I'm convinced by experience (which is something different from believing) that objects and places can accrue a kind of spiritual energy. If you've ever entered a 1.000-year old church or spent time in an ancient monument, you may have experienced what I have in mind. And if you look at texts like the Book of Kells or some of the beautiful spiritual art of various cultures, you may have felt the links, too.
Among the objects that touch me most are prayer objects that people have made. Often the makers are not artists, but simply people with concerns and praise they wish to lay at the feet of Spirit. I strongly believe the act of creating is in itself powerful prayer, in addition to any words that may be added. The act of creation opens doors to deeply meditative states that make spiritual connections easier.
This is a simple payer stick I made recently. The stick is a wooden spatula that I covered in scraps of text from Bible pages someone sent me. I dabbed that over with a layer of acrylic glazes in red, yellow, and orange. The halo is made from two circles of (used) sandpaper glued back to back, with a scrap pf black and gold punchinella added between halo and face cabochon, which I touched up with some patina.

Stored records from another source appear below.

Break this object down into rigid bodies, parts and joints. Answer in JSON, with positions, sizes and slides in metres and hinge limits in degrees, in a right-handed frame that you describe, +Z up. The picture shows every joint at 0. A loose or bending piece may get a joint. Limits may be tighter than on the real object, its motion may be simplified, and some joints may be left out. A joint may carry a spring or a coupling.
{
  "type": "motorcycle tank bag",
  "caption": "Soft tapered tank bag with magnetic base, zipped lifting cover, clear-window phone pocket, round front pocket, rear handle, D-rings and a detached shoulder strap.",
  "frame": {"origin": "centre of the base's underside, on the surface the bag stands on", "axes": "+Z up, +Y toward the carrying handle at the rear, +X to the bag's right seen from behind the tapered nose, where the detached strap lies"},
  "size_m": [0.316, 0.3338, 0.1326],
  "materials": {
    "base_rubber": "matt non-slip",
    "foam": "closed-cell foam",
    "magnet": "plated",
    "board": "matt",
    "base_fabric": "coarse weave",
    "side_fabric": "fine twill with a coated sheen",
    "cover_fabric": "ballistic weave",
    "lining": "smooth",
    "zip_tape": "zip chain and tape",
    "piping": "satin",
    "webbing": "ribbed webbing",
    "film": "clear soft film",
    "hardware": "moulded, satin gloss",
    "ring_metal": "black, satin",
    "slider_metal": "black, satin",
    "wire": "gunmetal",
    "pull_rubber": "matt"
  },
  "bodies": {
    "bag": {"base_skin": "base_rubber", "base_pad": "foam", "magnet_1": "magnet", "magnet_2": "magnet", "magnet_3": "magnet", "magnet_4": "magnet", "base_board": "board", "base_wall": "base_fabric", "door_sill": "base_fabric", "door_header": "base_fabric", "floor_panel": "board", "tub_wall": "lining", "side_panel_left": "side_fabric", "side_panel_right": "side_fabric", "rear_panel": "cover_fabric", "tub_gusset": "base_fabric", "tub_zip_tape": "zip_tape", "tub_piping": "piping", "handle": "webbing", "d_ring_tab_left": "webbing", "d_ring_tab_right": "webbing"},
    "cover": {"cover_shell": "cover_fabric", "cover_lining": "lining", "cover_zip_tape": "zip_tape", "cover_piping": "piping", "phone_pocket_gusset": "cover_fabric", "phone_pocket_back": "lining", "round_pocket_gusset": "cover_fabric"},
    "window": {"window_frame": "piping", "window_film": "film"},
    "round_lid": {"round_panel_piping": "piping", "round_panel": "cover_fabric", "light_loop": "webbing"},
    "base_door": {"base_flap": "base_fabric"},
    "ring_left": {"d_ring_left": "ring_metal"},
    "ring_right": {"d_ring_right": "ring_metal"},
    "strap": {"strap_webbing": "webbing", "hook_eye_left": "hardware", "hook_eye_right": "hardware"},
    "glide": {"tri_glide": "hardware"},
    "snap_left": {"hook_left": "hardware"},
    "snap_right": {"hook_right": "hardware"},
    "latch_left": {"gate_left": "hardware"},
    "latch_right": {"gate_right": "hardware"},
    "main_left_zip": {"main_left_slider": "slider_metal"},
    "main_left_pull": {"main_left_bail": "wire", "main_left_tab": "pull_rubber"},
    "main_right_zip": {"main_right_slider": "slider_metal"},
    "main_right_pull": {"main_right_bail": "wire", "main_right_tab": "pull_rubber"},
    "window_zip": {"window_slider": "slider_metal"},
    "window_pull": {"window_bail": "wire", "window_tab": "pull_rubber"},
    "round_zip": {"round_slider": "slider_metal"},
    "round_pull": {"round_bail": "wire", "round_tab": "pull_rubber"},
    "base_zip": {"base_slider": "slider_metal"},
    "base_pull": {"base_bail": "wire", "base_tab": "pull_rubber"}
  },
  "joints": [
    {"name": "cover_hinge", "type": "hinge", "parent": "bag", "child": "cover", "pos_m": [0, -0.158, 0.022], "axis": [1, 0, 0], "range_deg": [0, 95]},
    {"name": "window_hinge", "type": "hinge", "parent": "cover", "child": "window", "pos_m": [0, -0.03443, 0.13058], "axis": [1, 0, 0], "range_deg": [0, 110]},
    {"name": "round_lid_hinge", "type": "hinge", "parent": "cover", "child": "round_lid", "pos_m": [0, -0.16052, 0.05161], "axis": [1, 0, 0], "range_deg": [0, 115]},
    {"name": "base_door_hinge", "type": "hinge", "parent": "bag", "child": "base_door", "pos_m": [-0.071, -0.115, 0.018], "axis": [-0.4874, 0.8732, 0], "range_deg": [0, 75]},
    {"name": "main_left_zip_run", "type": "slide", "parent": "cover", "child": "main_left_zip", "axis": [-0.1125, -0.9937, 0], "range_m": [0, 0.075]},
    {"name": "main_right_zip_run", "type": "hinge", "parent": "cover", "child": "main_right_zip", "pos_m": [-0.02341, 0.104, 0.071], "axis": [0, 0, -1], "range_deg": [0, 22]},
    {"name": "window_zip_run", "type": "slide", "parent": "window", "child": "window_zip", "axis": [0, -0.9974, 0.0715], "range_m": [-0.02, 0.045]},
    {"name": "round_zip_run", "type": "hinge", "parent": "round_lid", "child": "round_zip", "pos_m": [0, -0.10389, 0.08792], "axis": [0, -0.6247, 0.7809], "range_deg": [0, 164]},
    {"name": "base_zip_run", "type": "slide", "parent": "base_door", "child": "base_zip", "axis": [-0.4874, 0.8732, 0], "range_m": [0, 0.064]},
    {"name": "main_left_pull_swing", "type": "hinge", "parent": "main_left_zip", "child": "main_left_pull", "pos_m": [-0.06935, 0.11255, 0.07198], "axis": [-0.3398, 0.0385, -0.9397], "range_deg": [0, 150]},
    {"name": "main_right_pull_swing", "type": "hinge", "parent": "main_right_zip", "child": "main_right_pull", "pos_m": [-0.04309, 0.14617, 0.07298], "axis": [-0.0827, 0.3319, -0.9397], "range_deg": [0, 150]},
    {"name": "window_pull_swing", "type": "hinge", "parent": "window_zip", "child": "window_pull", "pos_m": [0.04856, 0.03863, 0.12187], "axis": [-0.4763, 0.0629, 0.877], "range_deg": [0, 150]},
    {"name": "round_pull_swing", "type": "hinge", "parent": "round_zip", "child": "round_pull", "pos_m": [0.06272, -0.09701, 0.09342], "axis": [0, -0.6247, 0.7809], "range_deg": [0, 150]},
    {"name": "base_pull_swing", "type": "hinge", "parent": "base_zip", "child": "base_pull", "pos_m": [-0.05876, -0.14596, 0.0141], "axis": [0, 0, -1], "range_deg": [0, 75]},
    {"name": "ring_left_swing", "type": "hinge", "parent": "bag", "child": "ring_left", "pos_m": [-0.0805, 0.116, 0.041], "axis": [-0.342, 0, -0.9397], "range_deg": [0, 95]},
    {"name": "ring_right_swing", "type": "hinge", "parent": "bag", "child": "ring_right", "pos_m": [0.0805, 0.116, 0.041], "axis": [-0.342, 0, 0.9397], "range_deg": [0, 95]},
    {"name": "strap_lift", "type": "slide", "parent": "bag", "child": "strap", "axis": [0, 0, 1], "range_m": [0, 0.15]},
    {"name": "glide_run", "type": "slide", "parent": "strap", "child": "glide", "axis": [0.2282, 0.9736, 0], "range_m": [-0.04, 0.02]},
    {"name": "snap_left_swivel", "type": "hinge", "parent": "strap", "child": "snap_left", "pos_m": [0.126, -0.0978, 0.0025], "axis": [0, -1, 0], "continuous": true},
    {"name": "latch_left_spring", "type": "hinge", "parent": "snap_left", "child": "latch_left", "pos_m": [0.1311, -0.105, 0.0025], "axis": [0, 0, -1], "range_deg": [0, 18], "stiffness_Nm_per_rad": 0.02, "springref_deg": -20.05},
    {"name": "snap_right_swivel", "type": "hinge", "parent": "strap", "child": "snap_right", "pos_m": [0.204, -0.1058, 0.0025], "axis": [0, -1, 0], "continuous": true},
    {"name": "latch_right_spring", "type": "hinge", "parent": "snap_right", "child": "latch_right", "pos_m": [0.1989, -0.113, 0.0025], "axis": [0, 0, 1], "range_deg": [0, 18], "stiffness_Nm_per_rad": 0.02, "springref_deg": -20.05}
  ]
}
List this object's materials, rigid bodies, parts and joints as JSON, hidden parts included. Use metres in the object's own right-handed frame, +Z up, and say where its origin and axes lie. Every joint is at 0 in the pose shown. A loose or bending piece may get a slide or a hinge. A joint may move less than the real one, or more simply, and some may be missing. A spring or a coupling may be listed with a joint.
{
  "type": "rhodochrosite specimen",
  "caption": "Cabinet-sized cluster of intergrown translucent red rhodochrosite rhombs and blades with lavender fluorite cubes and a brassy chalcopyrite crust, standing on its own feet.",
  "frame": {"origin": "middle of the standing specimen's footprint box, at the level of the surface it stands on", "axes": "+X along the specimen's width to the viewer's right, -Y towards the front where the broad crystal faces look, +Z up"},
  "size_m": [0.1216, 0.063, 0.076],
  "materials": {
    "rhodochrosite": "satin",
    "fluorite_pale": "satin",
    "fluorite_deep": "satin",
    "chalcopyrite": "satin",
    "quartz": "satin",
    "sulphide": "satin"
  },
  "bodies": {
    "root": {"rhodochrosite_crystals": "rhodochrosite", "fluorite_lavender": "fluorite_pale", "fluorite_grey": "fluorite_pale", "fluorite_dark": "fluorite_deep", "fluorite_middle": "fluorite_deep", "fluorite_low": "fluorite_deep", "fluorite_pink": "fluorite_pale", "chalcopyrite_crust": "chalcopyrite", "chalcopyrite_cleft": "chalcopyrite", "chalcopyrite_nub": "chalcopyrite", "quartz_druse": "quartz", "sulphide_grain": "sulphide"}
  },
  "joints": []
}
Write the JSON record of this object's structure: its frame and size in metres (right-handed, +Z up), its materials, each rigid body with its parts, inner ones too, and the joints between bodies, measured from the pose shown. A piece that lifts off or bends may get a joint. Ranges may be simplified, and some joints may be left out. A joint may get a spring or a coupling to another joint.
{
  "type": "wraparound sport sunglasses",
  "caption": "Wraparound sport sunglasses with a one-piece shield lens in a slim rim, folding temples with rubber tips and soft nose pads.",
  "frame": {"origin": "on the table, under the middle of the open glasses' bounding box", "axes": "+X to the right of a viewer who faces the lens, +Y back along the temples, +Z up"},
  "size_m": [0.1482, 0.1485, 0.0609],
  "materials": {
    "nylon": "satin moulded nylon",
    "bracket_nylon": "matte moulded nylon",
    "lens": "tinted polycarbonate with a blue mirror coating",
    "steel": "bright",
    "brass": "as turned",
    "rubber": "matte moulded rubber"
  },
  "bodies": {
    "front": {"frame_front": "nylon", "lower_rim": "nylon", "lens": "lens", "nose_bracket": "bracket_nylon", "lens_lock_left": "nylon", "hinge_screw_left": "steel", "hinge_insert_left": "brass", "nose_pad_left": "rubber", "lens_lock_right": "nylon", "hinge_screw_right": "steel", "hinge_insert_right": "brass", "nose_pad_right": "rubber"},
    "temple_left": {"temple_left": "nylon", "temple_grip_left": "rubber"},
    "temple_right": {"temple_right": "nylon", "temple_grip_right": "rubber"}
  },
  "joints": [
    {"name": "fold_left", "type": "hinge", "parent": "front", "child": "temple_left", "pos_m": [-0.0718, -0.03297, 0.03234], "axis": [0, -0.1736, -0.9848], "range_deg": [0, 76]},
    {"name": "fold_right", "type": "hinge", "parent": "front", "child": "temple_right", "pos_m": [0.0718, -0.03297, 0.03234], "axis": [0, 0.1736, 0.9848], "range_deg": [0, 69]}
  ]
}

The stick is partially wrapped with lengths of twine I soaked in pigment overnight to age them. I had pigment ready mixed; you might prefer to use walnut ink or thinned acrylic paint instead.
Traditional prayer sticks often contain a "signature" to tell Spirit who made them, who has sent the prayer. In this case I included a tiny shell to represent the feminine and also the perfection in form and dimension and spiritual progression of the spiral.
The actual prayer is written on a long strip of rice paper. I folded the paper into a star (if I can find the instructions for the star, I'll share them), which then turned out to be too large for the stick. I unwrapped a few layers, tore them from the remaining star, then rolled them into beads which I attached to the fronds. I then attached the start to the stick.
I punched holes at the top and bottom of the stick. The top hole is for a hanging thread. (I have a special place where I hang things like this.) I attached a few threads and some hammered copper nails from an African necklace to the bottom of the stick.